Thursday, September 25, 2008

Ramallah at night

I know these pictures are pretty blurry, but I wanted to show what Ramallah is like at night at the end of Ramadan. We went out for iftar and then shopping. Look at the see-through people! I had the shutter speed set at 1 second.It was very crowded, but there were hardly any cars, and everyone was walking in the streets. The were street vendors selling balloons and toys all over the place, and everyone seemed cheerful except my poor husband. He hates shopping more than I do.
The guy on the left is selling sunglasses, and the girls in the red and pink hijabs are my daughters. I guess the good thing about blurry photos is that you don't have to worry about invading someone's privacy putting the pictures online.

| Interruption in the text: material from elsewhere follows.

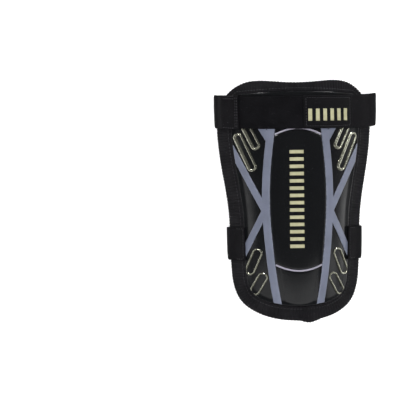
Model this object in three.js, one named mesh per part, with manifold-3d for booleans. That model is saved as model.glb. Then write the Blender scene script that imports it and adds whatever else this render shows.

Wednesday, September 24, 2008

It's gone

I have tried to be so careful with the water this summer. I let a lot of the garden die, because I was trying to save the water from the cistern for use in the house. I always use it to wash the clothes and floors, and when the water from the main runs out we use the cistern water to flush the toilets and wash the dishes. I have gotten used to having the garden hose coming through the salon window and running to the kitchen or bathroom. The kids are even used to using it for their baths, after heating some on the stove.
Today it was cloudy and on the cool side, but these pretty yellow flowers we beginning to get wilted looking. (I took the pictures a few days ago.) The orange ones have almost finished for lack of water. I am trying to train them to grow over the ugly chain link fence.So I decided to go out and water the garden. Before I got even half way finished, the water stopped. It's empty. We have got about a month before there is a chance of any substantial rain. And then this evening, the water containers on the roof ran out. So no baths tonight, no toilet flushing. I PRAY the water will come on tomorrow, inshaAllah.